I used to fill pages of journals with angst and despair over my inability to find what I considered to be meaningful and important work. I have picked fights with Tom for accepting orders to places where we knew I would struggle to advance my own career goals. I have made myself miserable worrying about how I looked to everyone else — particularly to my family. I wasn’t supposed to be just a wife. I had impeccable grades and reams of honors. I was supposed to do something with my life.
But here’s the thing: My yardstick of a successful life has altered drastically from then to now. To me, a successful life now means building community and relationships, rather than building my bank account or CV. At 35, I have shed the suffocating, career-oriented ideology of “Lean In”-style feminism as the sole litmus test of success, for an understanding that supporting my Marine in his career is every bit as valuable as pursuing my own, and that although it may seem old-fashioned, it is far from anti-feminist.
These days, my idea of “feminism” is more expansive. It no longer simply means doing everything my husband does, nor does it involve relinquishing my femininity; but rather, it means having my personal contributions as a partner valued equally. It means having both the masculine and the feminine elements of relationships respected, and, although Tom and I model a traditional marriage, I don’t think our respective sexes have anything to do with it. Most marriages I’ve witnessed are a little lopsided, with one partner sacrificing more than another. Mine is no different. But where I used to think that I was making the sacrifice, I now believe that that burden lies with Tom.

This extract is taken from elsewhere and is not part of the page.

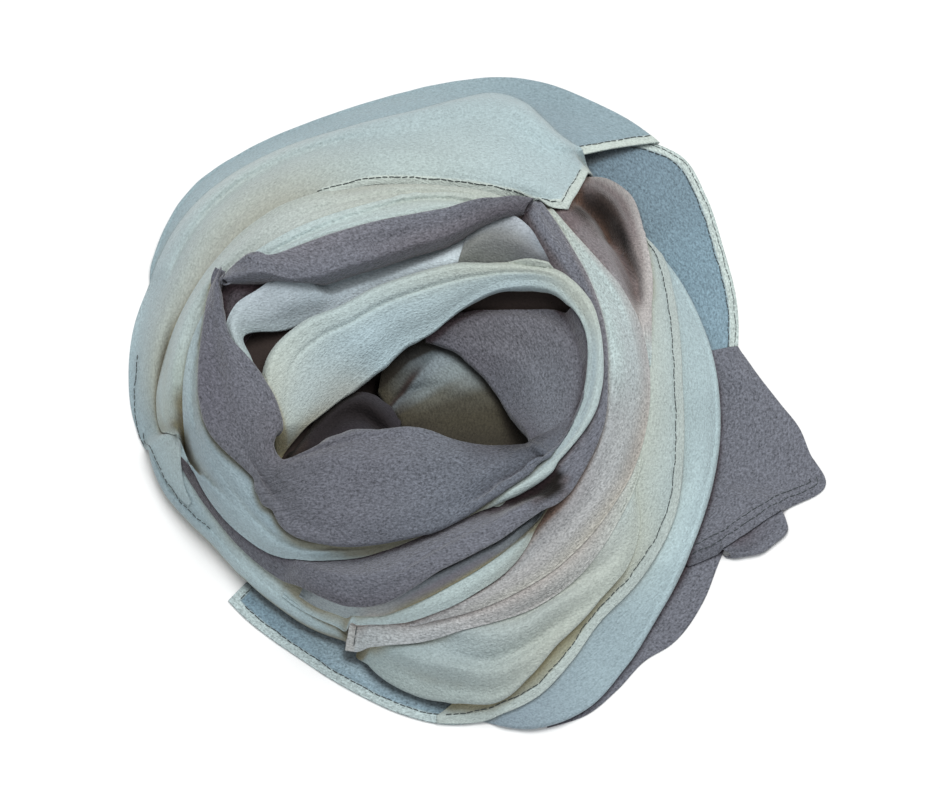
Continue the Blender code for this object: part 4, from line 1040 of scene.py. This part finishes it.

# ----------------------------------------------------------------------
# The lining of the hollow: a cream stretch at the bottom, a mauve curl and a mauve wall. Most of it lies
# in deep shade, and its colours are painted dark with that shade.

PIT_CREAM = [
    (80, 20, 44), (66, 16, 56), (50, 15, 66), (34, 15, 74), (20, 15, 82), (6, 15, 88), (-12, 14, 84),
]
SHADED_PALE = (0.13, 0.16, 0.175)
SHADED_OLIVE = (0.055, 0.049, 0.033)
lay_cloth(
    "hollow_cream", "pit_cream", PIT_CREAM,
    [(0, SHADED_OLIVE, SHADED_OLIVE, SHADED_OLIVE, SHADED_OLIVE),
     (0.2, SHADED_OLIVE, (0.07, 0.075, 0.07), (0.14, 0.165, 0.18), SHADED_OLIVE),
     (0.26, UMBER_SHADE, UMBER_SHADE, SHADED_PALE, SHADED_PALE),
     (0.31, (0.09, 0.1, 0.105), (0.15, 0.18, 0.195), (0.22, 0.265, 0.29), (0.15, 0.18, 0.2)),
     (0.42, (0.06, 0.058, 0.05), (0.18, 0.21, 0.215), (0.21, 0.25, 0.26), (0.18, 0.21, 0.22)),
     (0.53, SHADED_OLIVE, (0.11, 0.11, 0.09), (0.18, 0.205, 0.205), (0.09, 0.1, 0.1)),
     (0.66, SHADED_OLIVE, (0.06, 0.055, 0.04), (0.075, 0.072, 0.055), SHADED_OLIVE),
     (0.8, (0.035, 0.03, 0.022), SHADED_OLIVE, SHADED_OLIVE, UMBER_SHADE),
     (1, UMBER_SHADE, (0.04, 0.035, 0.025), (0.04, 0.035, 0.025), UMBER_SHADE)],
    shaded_chiffon, edges=("fold", "tuck"), along=160, across=50,
    creases=[(0.1, 0.5, 0.2, 0.5, -4.0, 4), (0.3, 0.7, 0.3, 0.8, 2.0, 5)], puff=1.0, seed=43,
    centre=(-22, -14),
)

PIT_CURL = [
    (211, 70, 80, 4), (203, 56, 70, 18), (197, 49, 61, 28), (186, 37, 50, 42), (177, 28, 45, 55),
    (180, 18, 38, 60), (212, 12, 36, 44), (245, 14, 36, 25),
]
lay_cloth(
    "hollow_curl", "pit_curl", PIT_CURL,
    [(0, DEEPEST_SHADE, DEEPEST_SHADE, DEEPEST_SHADE, DEEPEST_SHADE), (0.14, DEEPEST_SHADE, UMBER_SHADE, DEEPEST_SHADE, DEEPEST_SHADE),
     (0.3, (0.025, 0.021, 0.024), (0.02, 0.016, 0.018), (0.02, 0.016, 0.018), UMBER_SHADE),
     (0.55, (0.032, 0.028, 0.034), (0.014, 0.011, 0.012), (0.024, 0.02, 0.024), (0.03, 0.026, 0.03)),
     (0.8, (0.035, 0.032, 0.038), (0.012, 0.009, 0.01), (0.028, 0.025, 0.03), (0.03, 0.027, 0.032)),
     (1, (0.032, 0.028, 0.034), (0.02, 0.017, 0.02), (0.024, 0.02, 0.024), UMBER_SHADE)],
    shaded_chiffon, edges=("fold", "tuck"), along=120, across=40,
    creases=[(0.35, 0.5, 0.3, 1.0, -4.5, 2.5), (0.15, 0.3, 0.35, 1.0, 2.2, 3),
        (0.6, 0.7, 0.4, 0.9, 1.8, 3)],
    seed=44,
)

PIT_MAUVE = [
    (80, 30, 46), (63, 30, 50), (57, 30.5, 54), (47, 31, 60), (38, 31, 69), (30, 32, 81), (20, 34, 90),
    (2, 39, 92), (-16, 49, 89), (-26, 61, 87), (-35, 69, 85),
]
lay_cloth(
    "hollow_mauve", "pit_mauve", PIT_MAUVE,
    [(0, (0.11, 0.11, 0.13), (0.1, 0.095, 0.11), SHADED_MAUVE),
     (0.35, (0.11, 0.11, 0.13), (0.14, 0.14, 0.16), (0.12, 0.12, 0.14)),
     (0.7, (0.1, 0.105, 0.125), (0.14, 0.15, 0.175), (0.11, 0.11, 0.13)),
     (1, (0.09, 0.09, 0.11), (0.13, 0.14, 0.165), MAUVE)],
    mauve_chiffon, edges=("fold", "tuck"), along=160, across=50,
    creases=[(0.3, 0.5, 0.15, 0.75, -2.2, 6), (0.75, 0.7, 0.2, 0.8, 1.2, 6)], puff=1.2, seed=45,
)

# ----------------------------------------------------------------------
# The folds behind the ring: a mauve corner at the left, painted dark plum with the shade under the ring,
# a lilac fold along the rear and a pale gusset at its right end.

CORNER = [(165, 88, 102), (157, 84, 107), (150, 80, 110), (143, 76, 99), (137, 72, 88)]
lay_cloth(
    "plum_corner", "corner_inner", CORNER,
    [(0, (0.1, 0.088, 0.1), SHADED_MAUVE), (1, SHADED_MAUVE, (0.05, 0.04, 0.045))],
    mauve_chiffon, edges=("hem", "hem"), along=60, across=24, seed=46,
)

LAVENDER = [
    (178, 74, 80), (171, 80, 90), (164, 85, 97), (158, 73, 96), (150, 64, 89), (140, 56, 84),
    (127, 50.5, 77), (108, 49, 71), (90, 51, 74), (78, 55.5, 80), (68, 60, 90),
]
lay_cloth(
    "lilac_fold", "lavender", LAVENDER,
    # From its middle on it is painted lighter, painted light that makes up for the shade of the ring
    # above it.
    [(0, PALE, PALE, PALE), (0.3, (0.32, 0.38, 0.41), (0.4, 0.46, 0.5), (0.4, 0.46, 0.5)),
     (0.5, (0.56, 0.65, 0.71), (0.66, 0.76, 0.83), (0.6, 0.69, 0.78)),
     (1, (0.58, 0.66, 0.71), (0.6, 0.68, 0.72), (0.55, 0.62, 0.66))],
    lilac_chiffon, edges=("fold", "tuck"), deep=7.0, along=240, across=40,
    creases=[(0.15, 0.15, 0.4, 1.2, 4.0, 9), (0.45, 0.6, 0.35, 0.95, -1.5, 3.5)], puff=2.0, seed=47,
)

GUSSET = [(71, 62, 84), (62, 66, 97), (54, 72, 96), (46, 80, 91), (40, 84, 88)]
lay_cloth(
    "pale_gusset", "gusset", GUSSET,
    # Its inner side is painted dark: painted shade in the crevice it lies in.
    [(0, (0.12, 0.13, 0.115), (0.2, 0.21, 0.2), (0.4, 0.44, 0.47)),
     (0.5, (0.13, 0.135, 0.12), (0.19, 0.2, 0.2), (0.38, 0.42, 0.46)),
     (0.8, (0.14, 0.15, 0.15), (0.17, 0.18, 0.19), (0.22, 0.25, 0.28)),
     (1, (0.06, 0.055, 0.06), (0.08, 0.08, 0.09), (0.1, 0.1, 0.11))],
    lilac_chiffon, edges=("tuck", "tuck"), along=90, across=40,
    creases=[(0.45, 0.55, 0.0, 1.0, 1.6, 6)], seed=48,
)

# ----------------------------------------------------------------------
# The mauve ring at the rear: a soft fold over the rolls and the lilac fold, turned under along
# both of its long edges.

RING_REAR = [
    (153, 104, 109.5), (149, 92, 108), (145.5, 83.5, 103), (140.5, 74, 94), (132, 65.5, 87),
    (120, 61.5, 82), (105, 60, 80), (90, 63.5, 82), (80, 68.5, 87), (70, 79, 96), (63, 91, 105),
    (57.5, 101, 111.5),
]
lay_cloth(
    "mauve_ring_rear", "ring_rear", RING_REAR,
    [(0, MAUVE, MAUVE), (0.3, MAUVE, (0.16, 0.16, 0.185)), (0.7, (0.135, 0.13, 0.15), MAUVE),
     (1, (0.09, 0.085, 0.1), (0.12, 0.12, 0.14))],
    mauve_chiffon, edges=("fold", "fold"), deep=8.0, along=240, across=40,
    creases=[(0.5, 0.4, 0.25, 0.7, -1.4, 4), (0.3, 0.6, 0.45, 0.95, -1.2, 4)], puff=1.0, seed=49,
)

# ----------------------------------------------------------------------
# The cream rim: a broad cream stretch that comes up out of the hollow and round the ring, with
# a narrow groove near its outer edge.

RIM_CREAM = [
    (209, 74, 79.5), (203, 57, 77), (196, 44, 75.5), (186, 33, 74.5), (172, 25, 72), (155, 20, 62),
    (135, 17.5, 52), (115, 19, 50.5), (98, 22, 52), (82, 26, 57), (70, 33, 63), (60, 46, 69),
    (50, 61, 77.5), (36, 77, 89), (20, 84, 94.5), (0, 83.5, 93.7), (-17, 81.5, 91.5), (-34, 78, 86.2),
    (-50, 74, 81.8), (-60, 73, 79.8), (-68, 74.5, 79.6), (-74, 77, 80),
]
lay_cloth(
    "cream_rim", "rim_cream", RIM_CREAM,
    [(0, (0.3, 0.29, 0.22), CREAM, CREAM), (0.08, (0.33, 0.36, 0.34), (0.4, 0.47, 0.47), CREAM),
     (0.25, (0.38, 0.49, 0.53), (0.4, 0.51, 0.55), PALE),
     (0.5, (0.4, 0.5, 0.53), (0.42, 0.52, 0.54), CREAM), (0.6, (0.42, 0.5, 0.49), CREAM, CREAM),
     (0.7, (0.36, 0.44, 0.45), (0.4, 0.5, 0.53), PALE), (1, MINT, MINT, PALE)],
    cream_chiffon, edges=("fold", "fold"), room=2.8, deep=5.0, along=360, across=56, ends=(12, 30),
    creases=[(0.78, 0.8, 0.06, 0.55, -1.8, 1.3), (0.3, 0.4, 0.1, 0.5, 1.5, 7)], seed=50,
)

# ----------------------------------------------------------------------
# The bowl: the broad mauve fold in front of the hollow, the uppermost stretch of all. Its right
# end lies down on the rim.

BOWL = [
    (149.5, 110, 113), (157, 104, 114), (163, 97, 111), (169, 90, 109.5), (175, 81.5, 108.7),
    (184, 74, 108.5), (196, 69.5, 106.5), (204, 71, 102), (211, 79, 98), (216, 77, 96.5), (221, 60, 97),
    (229, 43, 101.5), (243, 33, 99), (256, 29, 93.5), (268, 28.5, 88.5), (280, 30, 84), (290, 33, 81),
    (305, 42, 79.5), (318, 54, 81), (331, 66, 83.5), (342, 74.5, 85), (352, 81, 85.5),
]
lay_cloth(
    "mauve_bowl", "bowl", BOWL,
    # Near its right end its inner edge is painted nearly black: painted shade at the corner of the
    # hollow.
    [(0, (0.12, 0.125, 0.15), (0.125, 0.13, 0.155)), (0.2, (0.135, 0.14, 0.165), (0.115, 0.115, 0.14)),
     (0.35, (0.12, 0.12, 0.14), (0.12, 0.125, 0.145)), (0.5, (0.13, 0.135, 0.16), (0.125, 0.13, 0.155)),
     (0.75, (0.13, 0.14, 0.165), (0.13, 0.145, 0.175)), (0.82, (0.08, 0.082, 0.1), (0.13, 0.145, 0.175)),
     (0.87, (0.03, 0.03, 0.038), (0.125, 0.14, 0.17)), (1, MAUVE, MAUVE)],
    mauve_chiffon, edges=("fold", "fold"), room=3.0, deep=4.5, along=380, across=60, ends=(0, 50),
    press=[(0, 0.1), (0.4, 0.2), (0.85, 0.5), (1, 0.9)],
    creases=[(0.3, 0.45, 0.05, 0.3, 1.6, 6), (0.55, 0.7, 0.02, 0.35, -1.6, 4),
        (0.45, 0.6, 0.55, 0.95, -1.2, 9)],
    puff=1.0, seed=51,
)

# ----------------------------------------------------------------------
# The warm shade in the creases, painted into the colour: light that has passed through cloth on its way
# in. Crease is 0 where a point stands as high as its surroundings and nears 1 where it lies well under
# them.

DEEPEST_CREASE = 0.9
IN_LIGHT = 0.8  # a point this far down still gets all the light
COVERED, HOLLOW = 5, 8  # this much further down it is fully covered, or deep in a hollow
COVER_SHARE, HOLLOW_SHARE = 0.55, 0.3
near_top = blur(laid, 3)
around = blur(laid, 12)
for piece in bpy.data.objects:
    if piece.type != "MESH" or "Crease" not in piece.data.attributes:
        continue
    x, y, z = points_of(piece.data).T
    cover = np.clip((read_field(near_top, x, y) - z - IN_LIGHT) / COVERED, 0, 1)
    depth = np.clip((read_field(around, x, y) - z - IN_LIGHT) / HOLLOW, 0, 1)
    crease = np.clip(COVER_SHARE * cover + HOLLOW_SHARE * depth, 0, DEEPEST_CREASE)
    piece.data.attributes["Crease"].data.foreach_set("value", crease.astype(np.float32))

# ----------------------------------------------------------------------
# The table, the light and the camera: a plain pale surface under a wide soft light, seen from
# the front and well above.

TABLE_SIDE = 6000.0
table_corners = np.array([(-1, -1, 0), (1, -1, 0), (1, 1, 0), (-1, 1, 0)]) * TABLE_SIDE / 2
table_finish = {"Roughness": 0.9, "Specular IOR Level": 0.1}
pale_table = mottled("pale table", 8, (0.93, 0.93, 0.93), (0.95, 0.95, 0.95), table_finish)
add_mesh("table", table_corners + (MIDDLE_X, MIDDLE_Y, 0), [(0, 1, 2, 3)], pale_table)


def add_light(name, place, size, power, colour):
    """A square soft light at place, facing the scarf; power in watts."""
    data = bpy.data.lights.new(name, "AREA")
    data.shape = "SQUARE"
    data.size = size
    data.energy = power
    data.color = colour
    light = bpy.data.objects.new(name, data)
    bpy.context.scene.collection.objects.link(light)
    light.location = place
    level = math.hypot(place[0], place[1])
    light.rotation_euler = (math.atan2(level, place[2]), 0, math.atan2(place[0], -place[1]))


add_light("ceiling_light", (0.25, 0.45, 2.2), 1.5, 46, (1.0, 0.99, 0.97))
add_light("front_light", (-0.9, -1.6, 1.8), 1.2, 9, (0.95, 0.98, 1.0))
world = bpy.data.worlds.new("studio")
world.use_nodes = True
sky = {"Color": (0.92, 0.96, 1.0, 1), "Strength": 0.36}
set_inputs(world.node_tree, world.node_tree.nodes["Background"], sky)
bpy.context.scene.world = world

CAMERA_HEIGHT = math.radians(68)  # angle of the view above the table
CAMERA_DISTANCE = 5.0
CAMERA_AIM = (-0.0034, 0.0026, 0.0011)
SEEN_WIDTH = 0.47  # width of the view at the scarf
camera_data = bpy.data.cameras.new("camera")
camera_data.sensor_width = 36
camera_data.lens = 36 * CAMERA_DISTANCE / SEEN_WIDTH
camera_data.clip_end = 50
camera = bpy.data.objects.new("camera", camera_data)
bpy.context.scene.collection.objects.link(camera)
camera.location = (
    CAMERA_AIM[0],
    CAMERA_AIM[1] - CAMERA_DISTANCE * math.cos(CAMERA_HEIGHT),
    CAMERA_AIM[2] + CAMERA_DISTANCE * math.sin(CAMERA_HEIGHT),
)
camera.rotation_euler = (math.pi / 2 - CAMERA_HEIGHT, 0, 0)
bpy.context.scene.camera = camera
bpy.context.scene.view_settings.view_transform = "Standard"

Today, I know I am blessed that our life allows me the flexibility to drop everything and sit with a friend in the hospital, to spend a Friday boosting squadron morale by making and serving food for Tom’s Marines who live in the barracks, for having ample time to be involved in my neighborhood community council and my church. To have the ability to support causes I find meaningful. And, yes, for being able to take my dogs on a hike with a picnic and book tucked into my backpack, and to simply enjoy a long afternoon, pursuing my own education and interests in the places I love best.
I have made these choices, and after so many years of insecurity about being a failure, I can finally say that I have rejected other people’s ideas of who and what I am supposed to be. It’s been a long time since anyone has “dependa-shamed” me to my face (or to my phone in this case), and it’s been several years since I’ve given up on the idea of having some sort of flashy career instead of simply a sequence of jobs or volunteer pursuits. But after my sister sent that text, I sat down to reckon with all the shame and insecurity that I expected to bubble to the surface. But, to my surprise, it didn’t. After the initial sting, I realized that I no longer feel shameful and insecure about the life I have chosen.
I have searched my heart and found gratitude for the marriage I’ve built with Tom and for the community we’ve fostered. I don’t know where we’ll go or what we’ll do when he retires, but, for now, I am happy with my identity as wife and friend and volunteer and neighbor.
I feel no shame for the decisions that have led me here — they were made in love. I do the best I can within the confines of our lifestyle and my ability, and I finally believe that that is enough.
Liesel Kershul is a writer and a lifelong student of philosophy, politics, and human behavior. She is the proud wife of a U.S. Marine.